(Collection entries)
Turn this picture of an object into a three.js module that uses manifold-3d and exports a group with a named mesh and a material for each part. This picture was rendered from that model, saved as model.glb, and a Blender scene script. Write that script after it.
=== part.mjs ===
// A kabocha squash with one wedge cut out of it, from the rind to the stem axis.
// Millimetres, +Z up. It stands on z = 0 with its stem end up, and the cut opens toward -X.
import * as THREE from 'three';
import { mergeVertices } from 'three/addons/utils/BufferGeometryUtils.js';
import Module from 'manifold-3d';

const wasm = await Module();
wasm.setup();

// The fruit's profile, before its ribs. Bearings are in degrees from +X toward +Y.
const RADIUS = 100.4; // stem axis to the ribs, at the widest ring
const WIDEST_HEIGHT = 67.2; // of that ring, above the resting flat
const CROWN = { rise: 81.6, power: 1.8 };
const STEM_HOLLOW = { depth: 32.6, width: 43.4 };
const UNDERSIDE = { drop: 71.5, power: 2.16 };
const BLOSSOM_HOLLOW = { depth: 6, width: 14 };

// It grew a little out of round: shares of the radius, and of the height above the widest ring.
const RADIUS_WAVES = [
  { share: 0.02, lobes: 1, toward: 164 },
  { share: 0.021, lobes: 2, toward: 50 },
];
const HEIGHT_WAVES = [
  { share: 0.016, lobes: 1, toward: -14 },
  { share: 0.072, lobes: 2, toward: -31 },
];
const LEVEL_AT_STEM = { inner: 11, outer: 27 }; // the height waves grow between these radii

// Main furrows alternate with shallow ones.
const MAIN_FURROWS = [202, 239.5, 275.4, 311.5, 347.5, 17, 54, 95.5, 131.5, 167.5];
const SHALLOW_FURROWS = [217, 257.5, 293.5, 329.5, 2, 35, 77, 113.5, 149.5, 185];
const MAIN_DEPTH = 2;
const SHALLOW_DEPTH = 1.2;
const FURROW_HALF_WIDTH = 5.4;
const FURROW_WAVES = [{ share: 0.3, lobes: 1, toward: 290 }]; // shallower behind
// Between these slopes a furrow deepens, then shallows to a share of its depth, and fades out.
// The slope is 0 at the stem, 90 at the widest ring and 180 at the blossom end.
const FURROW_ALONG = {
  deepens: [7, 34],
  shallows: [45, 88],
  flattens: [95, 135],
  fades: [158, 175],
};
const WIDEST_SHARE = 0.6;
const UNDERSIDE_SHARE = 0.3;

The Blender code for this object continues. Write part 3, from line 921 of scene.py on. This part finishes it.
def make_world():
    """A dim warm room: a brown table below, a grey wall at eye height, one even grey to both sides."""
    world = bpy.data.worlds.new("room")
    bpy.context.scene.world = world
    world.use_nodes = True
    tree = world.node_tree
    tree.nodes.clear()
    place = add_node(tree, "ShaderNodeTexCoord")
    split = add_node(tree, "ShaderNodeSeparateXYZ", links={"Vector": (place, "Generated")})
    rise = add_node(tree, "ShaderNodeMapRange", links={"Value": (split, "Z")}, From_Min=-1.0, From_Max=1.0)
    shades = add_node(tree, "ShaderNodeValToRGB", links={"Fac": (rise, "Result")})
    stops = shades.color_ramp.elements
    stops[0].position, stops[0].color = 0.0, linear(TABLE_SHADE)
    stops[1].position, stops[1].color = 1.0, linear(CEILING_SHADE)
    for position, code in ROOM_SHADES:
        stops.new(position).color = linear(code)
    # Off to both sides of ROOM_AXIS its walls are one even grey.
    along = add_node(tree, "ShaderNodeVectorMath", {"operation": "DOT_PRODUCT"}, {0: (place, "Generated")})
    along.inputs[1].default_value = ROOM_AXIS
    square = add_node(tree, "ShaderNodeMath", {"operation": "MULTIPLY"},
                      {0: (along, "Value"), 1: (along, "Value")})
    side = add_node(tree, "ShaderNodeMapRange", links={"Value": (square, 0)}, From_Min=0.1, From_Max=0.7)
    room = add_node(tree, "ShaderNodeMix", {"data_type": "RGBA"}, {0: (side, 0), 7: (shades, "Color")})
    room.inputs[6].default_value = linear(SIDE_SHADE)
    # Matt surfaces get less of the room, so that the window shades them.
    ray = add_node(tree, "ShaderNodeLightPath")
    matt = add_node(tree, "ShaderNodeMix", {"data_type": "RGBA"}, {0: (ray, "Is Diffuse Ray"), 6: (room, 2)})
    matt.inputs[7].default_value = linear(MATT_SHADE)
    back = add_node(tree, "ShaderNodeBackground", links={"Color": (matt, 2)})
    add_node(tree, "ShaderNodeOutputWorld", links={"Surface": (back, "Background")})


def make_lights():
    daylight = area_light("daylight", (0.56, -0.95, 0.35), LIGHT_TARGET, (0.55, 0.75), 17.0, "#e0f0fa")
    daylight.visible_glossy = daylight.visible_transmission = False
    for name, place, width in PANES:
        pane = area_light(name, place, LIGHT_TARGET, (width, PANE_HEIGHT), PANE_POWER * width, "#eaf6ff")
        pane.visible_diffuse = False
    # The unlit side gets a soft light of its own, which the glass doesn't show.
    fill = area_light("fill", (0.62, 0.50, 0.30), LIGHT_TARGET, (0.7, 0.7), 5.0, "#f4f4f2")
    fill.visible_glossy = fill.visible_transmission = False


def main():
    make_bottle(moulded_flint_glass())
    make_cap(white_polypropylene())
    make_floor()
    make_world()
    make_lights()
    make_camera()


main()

• _Given request_:
Restate, please, word for word the span of records running from the first line to the line bearing "import Module from 'manifold-3d';", both included, and nothing outside it.

• _Full output_:
Turn this picture of an object into a three.js module that uses manifold-3d and exports a group with a named mesh and a material for each part. This picture was rendered from that model, saved as model.glb, and a Blender scene script. Write that script after it.
=== part.mjs ===
// A kabocha squash with one wedge cut out of it, from the rind to the stem axis.
// Millimetres, +Z up. It stands on z = 0 with its stem end up, and the cut opens toward -X.
import * as THREE from 'three';
import { mergeVertices } from 'three/addons/utils/BufferGeometryUtils.js';
import Module from 'manifold-3d';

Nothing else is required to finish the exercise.